Character Encoding Issues
Encoding attacks rely on multiple representations of the same character to bypass validation. Overlong UTF-8 encodings and nested URL encodings can slip through checks that decode input later.
General rule: Decode and normalize before validating. Applications should reject ambiguous encodings and rely on standard, well-tested parsing libraries rather than custom decoders.
Race Conditions (TOCTTOU)
A time-of-check to time-of-use (TOCTTOU) vulnerability arises when a resource changes between validation and use. This can allow an attacker to substitute a protected file or link after a permissions check.
Fixes:
-
Use atomic operations that check and act in one step
-
Manipulate open file descriptors rather than filenames
-
Avoid separate "check then act" logic whenever possible
File Descriptor Misuse
Programs often assume that standard input, output, and error descriptors (0, 1, 2) are valid. If an attacker closes these before running a privileged program, new files may reuse those descriptor numbers. Output intended for the terminal may overwrite sensitive files.
Defense: Secure programs verify and reopen descriptors 0–2 before performing any file operations.
Input Validation
Input validation underpins all injection defenses but is difficult to implement correctly.
Validation Approaches
- Allowlisting (safest)
- Specify what is allowed. Accept only characters, patterns, or values that are explicitly permitted. Unknown inputs are rejected by default.
- Denylisting (less safe)
- Specify what is forbidden. Reject input containing dangerous patterns. Attackers often find bypasses through creative encodings or edge cases.
Sanitization Techniques
When potentially dangerous input must be processed, sanitization modifies it to make it safe:
- Escaping special characters
- Add escape sequences to neutralize characters with special meaning in the target context (SQL, shell, etc.). Use established libraries like Python's
shlex.quote()for shell commands rather than manual escaping. - Removing or replacing characters
- Strip out or substitute dangerous characters entirely. This is simpler than escaping but may be too restrictive for legitimate input.
Important: Sanitization should be context-specific and used as a secondary defense alongside proper APIs that separate commands from data.
Key Principles
-
Validate after decoding and normalization
-
Consider how the input will be used (context matters)
-
Length limits alone do not prevent injection
-
Use safe APIs that separate commands from data
-
Minimize trust boundaries in the system
Comprehension and Design Errors
Most injection flaws result from misunderstandings: programmers don't fully grasp how interpreters parse input or how system calls behave.
Common misunderstandings:
-
Not knowing all special characters that need escaping
-
Not realizing standard file descriptors can be closed
-
Assuming filenames don't contain special characters
-
Not understanding URL decoding order
-
Believing a simple string search prevents path traversal
-
Thinking validation and escaping are equivalent
Reducing errors:
-
Prefer simple, safe APIs that are hard to misuse
-
Provide secure examples in documentation
-
Make insecure options hard to reach (secure defaults)
-
Education and code review focused on platform-specific quirks
Defense in Depth
No single control can prevent all injection vulnerabilities.
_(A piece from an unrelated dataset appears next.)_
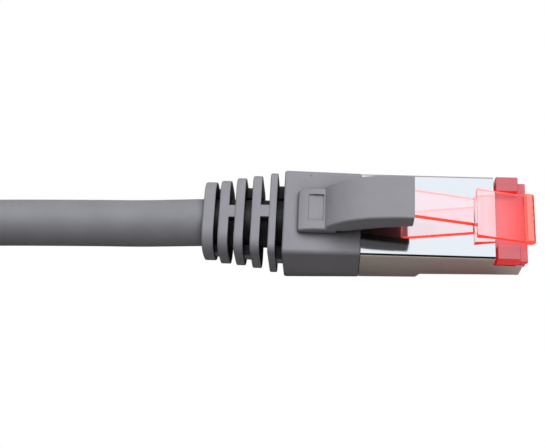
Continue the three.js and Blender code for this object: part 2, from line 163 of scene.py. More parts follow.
# Soft vinyl: an even satin grey with the fine tooth of the mould or die, and faint cloudiness. Its
# colour is painted darker in narrow gaps and inner corners: painted shade, where less light reaches.
def soft_vinyl(name, colour, roughness, tooth):
    material = bpy.data.materials.new(name)
    material.use_nodes = True
    nodes = material.node_tree.nodes
    links = material.node_tree.links
    nodes.clear()
    place = nodes.new("ShaderNodeTexCoord")
    place.label = "place on the piece"
    clouds = nodes.new("ShaderNodeTexNoise")
    clouds.label = "cloudiness of the pigment"
    clouds.inputs["Scale"].default_value = 260
    clouds.inputs["Detail"].default_value = 3
    shade = nodes.new("ShaderNodeValToRGB")
    shade.label = "grey of the vinyl"
    shade.color_ramp.elements[0].position = 0.3
    shade.color_ramp.elements[0].color = [*(c * CLOUD_DARK for c in colour), 1]
    shade.color_ramp.elements[1].position = 0.7
    shade.color_ramp.elements[1].color = [*(c * CLOUD_PALE for c in colour), 1]
    # Painted shade: the grey is darkened where the place is closed in, in gaps and inner corners
    openness = nodes.new("ShaderNodeAmbientOcclusion")
    openness.label = "how open the place is"
    openness.samples = 12
    openness.inputs["Distance"].default_value = 0.0045
    painted_shade = nodes.new("ShaderNodeMapRange")
    painted_shade.label = "narrow places are dark"
    painted_shade.inputs["From Min"].default_value = 0.3
    painted_shade.inputs["From Max"].default_value = 0.82
    painted_shade.inputs["To Min"].default_value = 0.05
    painted_shade_over_grey = nodes.new("ShaderNodeMix")
    painted_shade_over_grey.label = "grime over the grey"
    painted_shade_over_grey.data_type = "RGBA"
    painted_shade_over_grey.blend_type = "MULTIPLY"
    painted_shade_over_grey.inputs["Factor"].default_value = 1
    rubbed = nodes.new("ShaderNodeMapRange")
    rubbed.label = "handled patches are smoother"
    rubbed.inputs["To Min"].default_value = roughness - RUBBED
    rubbed.inputs["To Max"].default_value = roughness + RUBBED
    grain = nodes.new("ShaderNodeTexNoise")
    grain.label = "tooth of the surface"
    grain.inputs["Scale"].default_value = 5200
    grain.inputs["Detail"].default_value = 2
    relief = nodes.new("ShaderNodeBump")
    relief.label = "depth of the tooth"
    relief.inputs["Strength"].default_value = tooth
    relief.inputs["Distance"].default_value = 0.00004
    vinyl = nodes.new("ShaderNodeBsdfPrincipled")
    vinyl.label = "soft vinyl"
    vinyl.inputs["Specular IOR Level"].default_value = 0.35
    output = nodes.new("ShaderNodeOutputMaterial")
    output.label = "surface"
    for frame_label, members in (
        ("colour", (clouds, shade)), ("painted_shade", (openness, painted_shade, painted_shade_over_grey)), ("gloss", (rubbed,)),
        ("relief", (grain, relief)),
    ):
        group = nodes.new("NodeFrame")
        group.label = frame_label
        for member in members:
            member.parent = group
    for step, node in enumerate((
        place, clouds, shade, openness, painted_shade, painted_shade_over_grey, rubbed, grain, relief, vinyl, output,
    )):
        node.location = (NODE_ACROSS * step, -NODE_DOWN * (step % 3))
    links.new(place.outputs["Object"], clouds.inputs["Vector"])
    links.new(place.outputs["Object"], grain.inputs["Vector"])
    links.new(clouds.outputs["Fac"], shade.inputs["Fac"])
    links.new(clouds.outputs["Fac"], rubbed.inputs["Value"])
    links.new(grain.outputs["Fac"], relief.inputs["Height"])
    links.new(openness.outputs["AO"], painted_shade.inputs["Value"])
    links.new(shade.outputs["Color"], painted_shade_over_grey.inputs["A"])
    links.new(painted_shade.outputs["Result"], painted_shade_over_grey.inputs["B"])
    links.new(painted_shade_over_grey.outputs["Result"], vinyl.inputs["Base Color"])
    links.new(rubbed.outputs["Result"], vinyl.inputs["Roughness"])
    links.new(relief.outputs["Normal"], vinyl.inputs["Normal"])
    links.new(vinyl.outputs["BSDF"], output.inputs["Surface"])
    return material


cable_curve.materials.append(
    soft_vinyl("jacket vinyl", (0.325, 0.322, 0.345), roughness=0.5, tooth=0.25))
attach(cable, "cord")
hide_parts("cable_lead", "cable_coil", "cable_tail")

# Studio, in metres: a pale floor, one soft light overhead and a little behind the plug, and a weak
# one in front. A plain room that only polished surfaces see gives the plated sheets something to
# mirror.
FLOOR_REACH = 3
FLOOR_Z = -0.0001
ROOM = (2.6, 2.3, 1.1)
ROOM_MIDDLE = (0, 0.15, 0.54995)
PANEL_LOW = (-1.2, -0.2)
PANEL_HIGH = (1.2, 1.25)
PANEL_Z = 1.09
scene.view_settings.view_transform = "Standard"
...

Secure systems rely on multiple layers:
-
Validate input at boundaries using allowlists where possible
-
Use APIs that isolate data from code (parameterized queries, argument arrays)
-
Run with least privilege and sandbox where possible
-
Audit and test for injection behaviors through code review and penetration testing
-
Monitor for suspicious activity through logging and anomaly detection
Command and input injection attacks persist because they exploit human assumptions about how software interprets input. Understanding those interpretations -- and designing systems that never blur data and commands -- is essential for secure programming.